SOURCE EXCERPT:
____________________

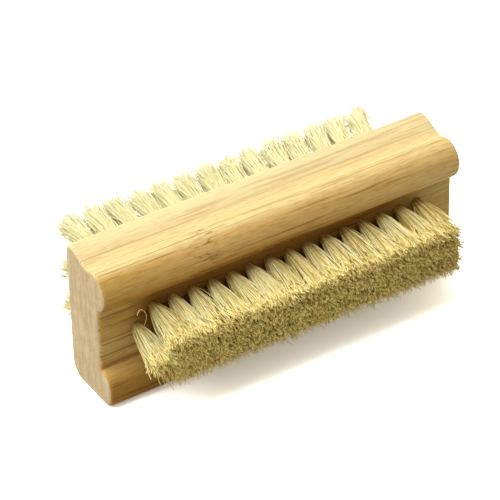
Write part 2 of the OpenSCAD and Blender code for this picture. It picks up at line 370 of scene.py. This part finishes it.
# Seed of the grain, three shades, how dark the vessels are, and where a knot lies
strip_finish = {
    "back_layer": bamboo(
        "bamboo_back", 3.1, (0.89, 0.77, 0.44), (0.84, 0.70, 0.36), (0.62, 0.42, 0.18), 0.55
    ),
    "middle_layer": bamboo(
        "bamboo_middle", 17.7, (0.88, 0.76, 0.42), (0.83, 0.67, 0.33), (0.58, 0.38, 0.15), 0.55
    ),
    "front_layer": bamboo(
        "bamboo_front", 41.3, (0.88, 0.75, 0.39), (0.80, 0.62, 0.27), (0.42, 0.24, 0.07), 0.8,
        knot_x=-0.021,
    ),
}
for name, (back_side, front_side) in strip_sides.items():
    strip = block.copy()
    for side, outwards in ((back_side, 1), (front_side, -1)):
        if side is None:
            continue
        cut = bmesh.ops.bisect_plane(
            strip, geom=strip.verts[:] + strip.edges[:] + strip.faces[:],
            plane_co=(0, side, 0), plane_no=(0, outwards, 0), clear_outer=True,
        )["geom_cut"]
        rim = [e for e in cut if isinstance(e, bmesh.types.BMEdge)]
        bmesh.ops.contextual_create(strip, geom=rim)
    bmesh.ops.recalc_face_normals(strip, faces=strip.faces[:])
    mesh = bpy.data.meshes.new(name + "_bamboo")
    strip.to_mesh(mesh)
    strip.free()
    piece = bpy.data.objects.new(name + "_bamboo", mesh)
    bpy.context.scene.collection.objects.link(piece)
    drilled = piece.modifiers.new("drilled", "BOOLEAN")
    drilled.operation, drilled.solver, drilled.object = "DIFFERENCE", "EXACT", drill_set
    shape = piece.evaluated_get(bpy.context.evaluated_depsgraph_get())
    piece.data = bpy.data.meshes.new_from_object(shape)
    piece.modifiers.clear()
    piece.data.materials.clear()
    piece.data.materials.append(strip_finish[name])
    piece.data.shade_smooth()
    piece.data.set_sharp_from_angle(angle=wood_edge)
    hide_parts(name)
    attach(piece, "root")
block.free()
bpy.data.objects.remove(drill_set)

# Wire anchors
# A flat piece of wire is driven edge on into each hole over the folded tuft, and bites into the
# wood on both sides. It is steel, bright on its flats.

wire_dark, wire_bright = (0.46, 0.45, 0.43), (0.66, 0.65, 0.62)
drawn_scale, wire_rough = (900, 9000), (0.3, 0.7, 0.26, 0.44)

wire = bpy.data.materials.new("anchor_wire")
wire.use_nodes = True
tree = wire.node_tree
wire_shader = tree.nodes["Principled BSDF"]
wire_shader.inputs["Metallic"].default_value = 1
drawn = streaky(tree, put(tree, "TexCoord", out="Object"), drawn_scale)
tree.links.new(
    blend(tree, drawn, colour(*wire_dark), colour(*wire_bright)),
    wire_shader.inputs["Base Color"],
)
tree.links.new(ease(tree, drawn, *wire_rough), wire_shader.inputs["Roughness"])
for name in ("front_anchors", "back_anchors"):
    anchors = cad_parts[name]
    anchors.data.materials.clear()
    anchors.data.materials.append(wire)

# Bristles
# Each tuft is a bundle of pale plant fibres, folded over its anchor at the bottom of the hole.
# The fibres stand close at the root, fan out to meet their neighbours and are cut off level.

fibre_count, fibre_r, thinnest, thickest = 220, 0.000092, 0.72, 1.25
bristle_l, hidden_root = 0.016, 0.003
bundle_r, root_squeeze = 0.00114, 0.95
next_turn, turn_play = math.radians(137.508), 0.2
heights, fibre_edge = (0, 0.22, 0.48, 0.75, 0.9, 1), math.radians(60)
# Tips gather in clumps, and each tuft and clump has its own tone and length
clumps, clump_pull, clump_tone, clump_cut = 16, 0.35, 0.09, 0.0001
tuft_play_x, tuft_play_z, tuft_tone_play = 0.00025, 0.00018, 0.05
# How far single fibres stray, bow and flick, and how many are short
tip_play_x, tip_play_z, stray_share, stray_by = 0.0004, 0.00028, 0.03, 3.5
bow_play_x, bow_play_z, flick_play_x, flick_play_z = 0.00045, 0.0004, 0.0007, 0.0005
flick_power, ripple_play, ripple_least, ripple_most = 7, 0.00016, 0.5, 1.5
short_share, short_most = 0.06, 0.0025
# The heart of a bundle is a few thick strands that stop short of the tips
heart_count, heart_out, heart_short, heart_cut = 8, 0.5, 0.0011, 0.0006
heart_root, heart_tip, swell_power = 2.7, 5, 0.8
# The hearts fill the inside of the bundle, and their darker, golden tone is painted shade seen in
# the gaps between the fibres
heart_share, heart_least, heart_most = 0.6, 0.04, 0.25
lightest_tone, tone_rise, tone_fall = 1.4, 1.4, 0.95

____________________

SET TASK: Solely the line containing "anchors = cad_parts[name]", the line containing "anchors.data.materials.append(wire)", and the lines between them are to be given again, exactly as written.

CORRECT RESPONSE:
    anchors = cad_parts[name]
    anchors.data.materials.clear()
    anchors.data.materials.append(wire)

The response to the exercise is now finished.